Kelsey v. Kelsey

204 A.D. 116 | N.Y. App. Div. | 1922

Kruse, P. J.:

The parties to this action were married in 1904. They lived together as husband and wife for nearly eight years. Owing to differences the defendant left the plaintiff and obtained a divorce from him in the State of Pennsylvania in December, 1914, and afterward married James Bell in that State and lived with him there as his wife and later in this State. The plaintiff brings this action based upon charges of adultery thus committed by defendant while living with Bell in this State, covering a period from May 5, 1915, to December 21, 1918.

Certified copies of the Pennsylvania divorce proceedings were offered in evidence and excluded. I think they should have been admitted. But enough appears to show that the matrimonial domicile of the parties remained in this State, and that personal service was not made upon the plaintiff, and that he did not appear in the Pennsylvania suit. The decree of divorce, though valid *117in Pennsylvania, was, therefore, without effect in this State as to the plaintiff. (Haddock v. Haddock, 201 U. S. 562; Ball v. Cross, 231 N. Y. 329.) But it does not necessarily follow that the plaintiff is now entitled to a divorce against his first wife on account of her relation with her second husband. After such divorce the plaintiff also remarried.

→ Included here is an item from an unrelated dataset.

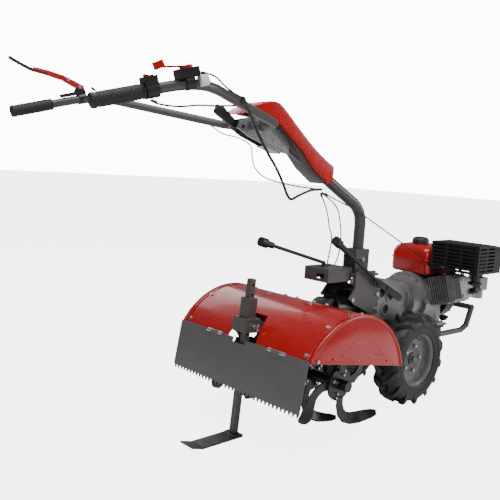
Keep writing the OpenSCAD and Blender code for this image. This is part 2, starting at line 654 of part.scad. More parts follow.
module air_filter() color(black) machine() {
    block([filter_x[0], -290, 512], [filter_x[1], -140, 600]);
    block([filter_x[0] + 2, -286, 600], [filter_x[1] - 4, -144, 618]);
    translate([filter_x[0] + 52, -215, 488]) cylinder(h = 30, d = 54);
}
module carburettor() color(zinc) machine() {
    block([312, -250, 436], [374, -192, 487.5]);
    translate([342, -222, 402]) cylinder(h = 36, d = 50);
    translate([0, -222, 458]) along_x(40, 307, 312);
    translate([0, -222, 458]) along_x(30, 374, 388);
}
module engine_plugs() {
    color("#e2c21c") machine() translate([300, -98, base_top + 32]) rotate([70, 0, 0]) {
        cylinder(h = 20, d = 26);
        translate([0, 0, 20]) cylinder(h = 12, d = 14);
    }
    color(black) cylinder_frame() translate([cyl_x + 26, -238, -20]) rotate([90, 0, 0]) {
        cylinder(h = 26, d = 24);
        translate([0, 0, 18]) rotate([0, 90, 0]) cylinder(h = 34, d = 14);
    }
}

// ---------- steering column ----------
bend_end = [column_x - column_bend_r * (1 - sin(column_slope)), 0,
    column_bend_z + column_bend_r * cos(column_slope)];
slope_dir = [-cos(column_slope), 0, sin(column_slope)];
column_end = bend_end + slope_dir * column_rise;
bend_steps = 4;
bend_route = [for (i = [0:bend_steps]) let (a = (90 - column_slope) * i / bend_steps)
    [column_x - column_bend_r * (1 - cos(a)), 0, column_bend_z + column_bend_r * sin(a)]];
module column_tube() color(steel) handle() {
    pipe(concat([[column_x, 0, base_z1 + gap]], bend_route, [column_end]), column_d);
    translate([column_x, 0, base_z0 + 13]) cylinder(h = base_z1 - base_z0, d = 30);
}
clamp = [clamp_x, 0, clamp_z];
module clamp_plates() color(zinc) handle() {
    for (s = [-1, 1]) side(s) slab(column_d / 2 + gap, column_d / 2 + 6) difference() {
        polygon([[-766, 998], [-758, 1022], [-700, 1036], [-662, 1034], [-590, 994], [-556, 962],
            [-556, 924], [-590, 928], [-650, 946], [-720, 972]]);
        translate([clamp_x, clamp_z]) circle(d = 24.1);
        translate([-745, 1002]) circle(d = 10.1);
    }
    for (p = [[-575, 940], [-606, 946]]) translate([p.x, 0, p.y]) along_y(8, -36, 36);
    translate([0, 0, 0]) slab(-column_d / 2 - 6, column_d / 2 + 6) polygon([[-660, 945], [-650, 946],
        [-590, 928], [-592, 924]]);
}
cover_y = 52;
module cover_outline() polygon([[-772, 1040], [-752, 1056], [-712, 1076], [-654, 1091], [-620, 1088],
    [-574, 1052], [-484, 972], [-394, 908], [-372, 896], [-376, 842], [-396, 832], [-466, 884],
    [-514, 936], [-574, 984], [-624, 1024], [-664, 1042], [-734, 1046]]);
module cover_core() polygon([[-760, 1042], [-748, 1050], [-710, 1070], [-654, 1085], [-622, 1082],
    [-578, 1048], [-488, 968], [-398, 904], [-350, 890], [-350, 826], [-394, 812], [-474, 870], [-574, 960],
    [-674, 1020], [-734, 1040]]);
module console_cover() color(red) handle() difference() {
    slab(-cover_y, cover_y) cover_outline();
    slab(-cover_y + 3, cover_y - 3) cover_core();
}
module lock_lever() color(black) handle() {
    slab(-6, 6) polygon([[-838, 1046], [-830, 1064], [-806, 1058], [-752, 1014], [-738, 1008],
        [-738, 996], [-770, 998], [-836, 1036]]);
    translate([-745, 0, 1002]) along_y(10, -30, 30);
    translate([-745, 0, 1002]) along_y(16, -19, 19);
}

// ---------- handlebars ----------
function bar_point(t, s) = [elbow_x + (grip_x - elbow_x) * t, s * (elbow_y + (grip_y - elbow_y) * t),
    elbow_z + (grip_z - elbow_z) * t];
module handlebar(s) color(steel) handle() {
    pipe([bar_point(1, s), [elbow_x, s * elbow_y, elbow_z], [clamp_x, s * knee_y, clamp_z],
        [clamp_x, s * 60, clamp_z]], bar_d);
    translate([clamp_x, 0, clamp_z]) side(s) along_y(24, 14, 62);
}
module handlebar_right() handlebar(-1);
module handlebar_left() {
    handlebar(1);
    color(steel) handle() translate([clamp_x, 0, clamp_z]) along_y(14, -13, 16);
}
module grip(s) {
    a = bar_point(1, s);
    d = unit(bar_point(0, s) - a);
    difference() {
        union() {
            rod(a - d * 4, a + d * grip_len, grip_d - 3);
            rod(a - d * 4, a + d * 8, grip_d + 3);
            rod(a + d * (grip_len - 7), a + d * grip_len, grip_d + 2);
        }
        rod(a, a + d * (grip_len + 5), bar_d + 0.1);
    }
}
module grips() color(black) handle() for (s = [-1, 1]) grip(s);
// Frame on a handlebar: X runs forward along the bar, Z away from it upwards
module on_bar(t, s) handle() translate(bar_point(t, s))
    rotate([0, 0, atan2(bar_point(0, s).y - bar_point(1, s).y, bar_point(0, s).x - bar_point(1, s).x)])
    rotate([0, -asin(unit(bar_point(0, s) - bar_point(1, s)).z), 0]) children();
throttle_t = 0.12;
switch_t = 0.47;
module throttle_clamp() color(black) on_bar(throttle_t, -1) difference() {
    union() {
        along_x(bar_d + 9, -12, 12);
        block([-30, -16, bar_d / 2 - 2], [28, 16, bar_d / 2 + 22]);
    }
    along_x(bar_d + 0.1, -40, 40);
    translate([0, 0, bar_d / 2]) cylinder(h = 30, d = 8 + 2 * run);
}
module throttle_lever() color(red) on_bar(throttle_t, -1) {
    translate([0, 0, bar_d / 2 + 4]) cylinder(h = 24, d = 8);
    translate([0, 0, bar_d / 2 + 22 + gap]) cylinder(h = 7, d = 34);
    translate([0, 0, bar_d / 2 + 26]) rotate([0, 8, 0]) {
        block([-66, -4, -2], [0, 8, 2]);
        translate([-68, 0, 4]) rotate([0, -18, 0]) block([-14, -6, -8], [10, 10, 10]);
    }
}
module switch_body() color(black) on_bar(switch_t, -1) difference() {
    union() {
        along_x(bar_d + 14, -16, 16);
        block([-18, -19, 0], [16, 19, bar_d / 2 + 18]);
    }
    along_x(bar_d + 0.1, -30, 30);
    block([-12, -9, bar_d / 2 + 12], [12, 9, bar_d / 2 + 30]);
}
module stop_rocker() color(red) on_bar(switch_t, -1) translate([0, 0, bar_d / 2 + 16.5])
    union() {
        slab(-8.5, 8.5) polygon([[-10.5, -1], [-10.5, 8], [0, 3.5], [10.5, 4.5], [10.5, -1], [0, -4]]);
        along_y(4, -8.9, 8.9);
    }
clutch_t = 0.16;
clutch_z = 34;
module clutch_bracket() color(black) on_bar(clutch_t, 1) {
    difference() {
        along_x(bar_d + 8, -14, 12);
        along_x(bar_d + 0.1, -20, 20);
    }
    for (s = [-1, 1]) side(s) slab(8, 11) difference() {
        polygon([[-70, bar_d / 2 + 2], [-70, bar_d / 2 + 12], [-20, bar_d / 2 + 12], [-8, clutch_z + 8],
            [10, clutch_z + 8], [14, bar_d / 2 + 2]]);
        translate([0, clutch_z]) circle(d = 8.1);
    }
    block([-70, -11, bar_d / 2 + 1], [14, 11, bar_d / 2 + 4]);
}
clutch_rise = 31;
module clutch_lever() {
    color(red) on_bar(clutch_t, 1) translate([0, 0, clutch_z]) {
        along_y(8, -14, 14);
        rotate([0, clutch_rise, 0]) slab(-7, 7) polygon([[-150, -10], [-150, 8], [-90, 12], [-10, 9],
            [8, 6], [8, -7], [-10, -8], [-80, -9]]);
    }
    color(black) on_bar(clutch_t, 1) translate([0, 0, clutch_z]) rotate([0, clutch_rise, 0])
        slab(-8, 8) polygon([[-262, -10], [-268, 0], [-262, 8], [-190, 6], [-149, 10], [-149, -12], [-190, -12]]);
}

// ---------- shift levers ----------
pivot_r = [-92, -79, 452];
module knob(tip, neck) {
    d = unit(neck - tip);
    rod(tip, tip + d * 30, 33);
    rod(tip + d * 29, neck, 23);
}
module shift_lever_right() color(black) machine() {
    rod([-372, -85, 612], [-144, -85, 472], 14);
    knob([-424, -85, 644], [-366, -85, 608.4]);
    slab(-88, -82) link([-150, 476], 13, [-4, 406], 13);
    translate([pivot_r.x, 0, pivot_r.z]) along_y(14, -92, -box_y - 8);
}
module shift_lever_left() color(black) machine() {
    pipe([[-600, 46.9, 617], [-342, 27, 546], [-342, 27, 490]], 13);
    translate([-342, 0, 492]) along_y(18, 21, 33);
    knob([-650, 50.7, 630.8], [-594, 46.5, 615.4]);
}

// ---------- control cables ----------
bar_tie = [-921, -295, 1060];
column_tie = [-397, -20, 812];
throttle_upper = [[-1096, -373, 1098], [-1058, -374, 1094], [-1008, -350, 1074], [-960, -318, 1064],
    bar_tie];
throttle_loop = [bar_tie, [-875, -275, 1010], [-832, -245, 973], [-751, -190, 915], [-704, -160, 884],
    [-643, -120, 836], [-598, -90, 793], [-568, -75, 777], [-525, -60, 790], [-459, -40, 808], column_tie];
throttle_lower = [[-385, 12, 798], [-314, -8, 769], [-244, -24, 743], [-168, -34, 707], [-61, -58, 651],
    [31, -80, 602], [100, -102, 560], [150, -107, 528], [210, -108, 508], [300, -140, 506], [322, -170, 486]];
switch_route = [[-1224, -366, 1018], [-1206, -376, 1010], [-1151, -372, 1010], [-1090, -352, 1020],
    [-1010, -320, 1028], [-945, -299, 1036]];
clutch_upper = [[-1108, 366, 1106], [-1070, 382, 1090], [-1020, 352, 1071], [-884, 277, 1046],
    [-760, 205, 1020], [-700, 180, 986], [-660, 120, 970], [-646, 72, 946], [-648, 56, 909], [-640, 50, 877],
    [-622, 40, 853], [-594, 25, 837], [-557, 8, 828], [-489, -4, 818], [-412, -12, 812]];
clutch_lower_a = [[-390, 26, 798], [-343, 30, 733], [-313, 38, 674], [-290, 42, 628], [-300, 46, 536]];
clutch_lower_b = [[-378, 30, 800], [-292, 34, 754], [-251, 42, 700], [-226, 50, 625], [-230, 54, 560],
    [-258, 54, 510]];
module throttle_cable() {
    color(black) handle() {
        cord(throttle_upper, 5);
        cord(throttle_loop, 9, 3);
        cord(switch_route, 5, 3);
        translate(column_tie) rotate([0, 59, 0]) cylinder(h = 12, d = 20, center = true);
        translate(bar_tie) rotate([0, 59, 0]) cylinder(h = 10, d = 12, center = true);
    }
    color(black) machine() cord(throttle_lower, 5);
}
module clutch_cable() {
    color(black) handle() cord(clutch_upper, 5, 3);
    color(black) machine() {
        cord(clutch_lower_a, 5);
        cord(clutch_lower_b, 5);
    }
}

tyre_right();
tyre_left();
rim_right();
rim_left();
wheel_bolts();
wheel_axle();
axle_case();
gearbox_housing();
bell_housing();
input_shaft();
side_plates();
chassis_bolts();
column_base();
shift_gate();
drive_coupling();
rotor_case();
hood_shell();
hood_end_right();
hood_end_left();
hinge_brackets();
depth_socket();
rotor_shaft();
tines();
tine_bolts();
rear_flap();
depth_bar();
skid_shoe();
depth_screw();
engine_base();
front_bumper();
crankcase();
crankshaft();
flywheel();
cylinder_block();
valve_cover();
fuel_tank();
fuel_cap();
muffler();
muffler_guard();
air_filter();
carburettor();
fan_housing();
engine_plugs();
column_tube();
clamp_plates();
console_cover();
lock_lever();
handlebar_right();
handlebar_left();
grips();
throttle_clamp();
throttle_lever();
switch_body();
stop_rocker();
clutch_bracket();
clutch_lever();
shift_lever_right();
shift_lever_left();
throttle_cable();
clutch_cable();
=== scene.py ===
import json
import math

import bpy
from mathutils import Matrix, Vector


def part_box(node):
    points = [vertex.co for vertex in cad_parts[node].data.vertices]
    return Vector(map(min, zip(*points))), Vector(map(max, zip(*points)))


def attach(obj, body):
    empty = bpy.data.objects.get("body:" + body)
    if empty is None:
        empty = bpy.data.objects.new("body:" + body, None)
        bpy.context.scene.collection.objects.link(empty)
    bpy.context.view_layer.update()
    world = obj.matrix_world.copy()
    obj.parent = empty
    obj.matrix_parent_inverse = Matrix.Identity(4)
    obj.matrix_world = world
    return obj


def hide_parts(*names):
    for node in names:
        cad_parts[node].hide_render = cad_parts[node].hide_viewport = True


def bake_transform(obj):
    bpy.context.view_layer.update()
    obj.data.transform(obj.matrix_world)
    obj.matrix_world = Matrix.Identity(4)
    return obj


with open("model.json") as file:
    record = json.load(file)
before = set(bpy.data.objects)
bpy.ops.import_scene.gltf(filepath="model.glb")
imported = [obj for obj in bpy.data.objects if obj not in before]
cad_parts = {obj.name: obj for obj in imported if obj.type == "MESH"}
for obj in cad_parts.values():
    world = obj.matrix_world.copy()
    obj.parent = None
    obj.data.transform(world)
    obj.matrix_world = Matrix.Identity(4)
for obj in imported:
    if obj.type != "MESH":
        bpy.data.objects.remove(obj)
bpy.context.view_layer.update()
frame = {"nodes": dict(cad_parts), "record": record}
nodes = frame["nodes"]


# ---------- finishes ----------

def shader_group(name, inputs, outputs):
    """An empty shader node group with named sockets; returns it with its two end nodes."""
    tree = bpy.data.node_groups.new(name, "ShaderNodeTree")
    for label, kind, value in inputs:
        socket = tree.interface.new_socket(label, in_out="INPUT", socket_type="NodeSocket" + kind)
        if value is not None:
            socket.default_value = value
    for label, kind in outputs:
        tree.interface.new_socket(label, in_out="OUTPUT", socket_type="NodeSocket" + kind)
    return tree, tree.nodes.new("NodeGroupInput"), tree.nodes.new("NodeGroupOutput")


def noise(tree, vector, scale, detail=4.0, rough=0.55):
    n = tree.nodes.new("ShaderNodeTexNoise")
    n.inputs["Detail"].default_value = detail
    n.inputs["Roughness"].default_value = rough
    tree.links.new(vector, n.inputs["Vector"])
    if isinstance(scale, (int, float)):
        n.inputs["Scale"].default_value = scale
    else:
        tree.links.new(scale, n.inputs["Scale"])
    return n.outputs["Fac"]


def math_node(tree, kind, a, b=None, clamp=False):
    n = tree.nodes.new("ShaderNodeMath")
    n.operation = kind
    n.use_clamp = clamp
    for i, v in enumerate((a, b)):
        if v is None:
            continue
        if isinstance(v, (int, float)):
            n.inputs[i].default_value = v
        else:
            tree.links.new(v, n.inputs[i])
    return n.outputs[0]


def remap(tree, value, low, high, to_low, to_high):
    n = tree.nodes.new("ShaderNodeMapRange")
    n.inputs["From Min"].default_value = low
    n.inputs["From Max"].default_value = high
    for name, v in (("To Min", to_low), ("To Max", to_high)):
        if isinstance(v, (int, float)):
            n.inputs[name].default_value = v
        else:
            tree.links.new(v, n.inputs[name])
    tree.links.new(value, n.inputs["Value"])
    return n.outputs["Result"]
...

It is true, as plaintiff contends, that the defendant may not question the Pennsylvania divorce. (Starbuck v. Starbuck, 173 N. Y. 503; Kaufman v. Kaufman, 177 App. Div. 162.) But this, I think, does not help the plaintiff in his present contention. He knew, when he married his second wife, of the Pennsylvania divorce and the remarriage of the defendant. He must have known that he had not been served with process, and presumably he knew the law of this State. Knowing these facts he remarried and cohabited with his second wife. There is no claim that he remarried under a mistake of law or fact as to the effect of the Pennsylvania divorce.

I am not aware of any decision of the appellate courts in this State upon the precise question here. In Geisselman v. Geisselman (134 Md. 453; 107 Atl. Rep. 185), where a wife had committed adultery and was subsequently imprisoned and the husband remarried, thinking that his first marriage was dissolved thereby, the Court of Appeals of Maryland held that he was not entitled to a divorce from his first wife on the ground of her adultery. (See, also, Peirce v. Peirce, 160 Mass. 216.) So here, if plaintiff desired to challenge his first wife’s divorce and her remarriage he should have delayed his second marriage until he had obtained a divorce from his first wife. I think now he is not in position to invoke such relief.

The judgment should, therefore, be reversed and the words or otherwise ” immediately following the word “ personally ” in the second line of the fourth finding of fact should be stricken out. While the evidence is to the effect that the plaintiff was not personally served, there is no proof that he was not otherwise served with the summons and complaint. In all probability there was substituted service, and that the divorce was valid and effective in the State of Pennsylvania, and the facts as set forth in paragraphs 1 and 2 of the matter set up in the defendant’s amended answer as a first and separate defense should be found.

The judgment should be reversed and the complaint dismissed, with costs.

All concur, except Clark, J., who dissents and votes for affirmance.

*118Interlocutory judgment reversed and complaint dismissed, with costs. The words or otherwise ” immediately following the word “ personally ” in the second line of the fourth finding of fact, are reversed and stricken out, and this court makes additional findings of fact, substantially as set forth in the first and second paragraphs of the matter set forth as a first and separate defense in the defendant’s amended answer.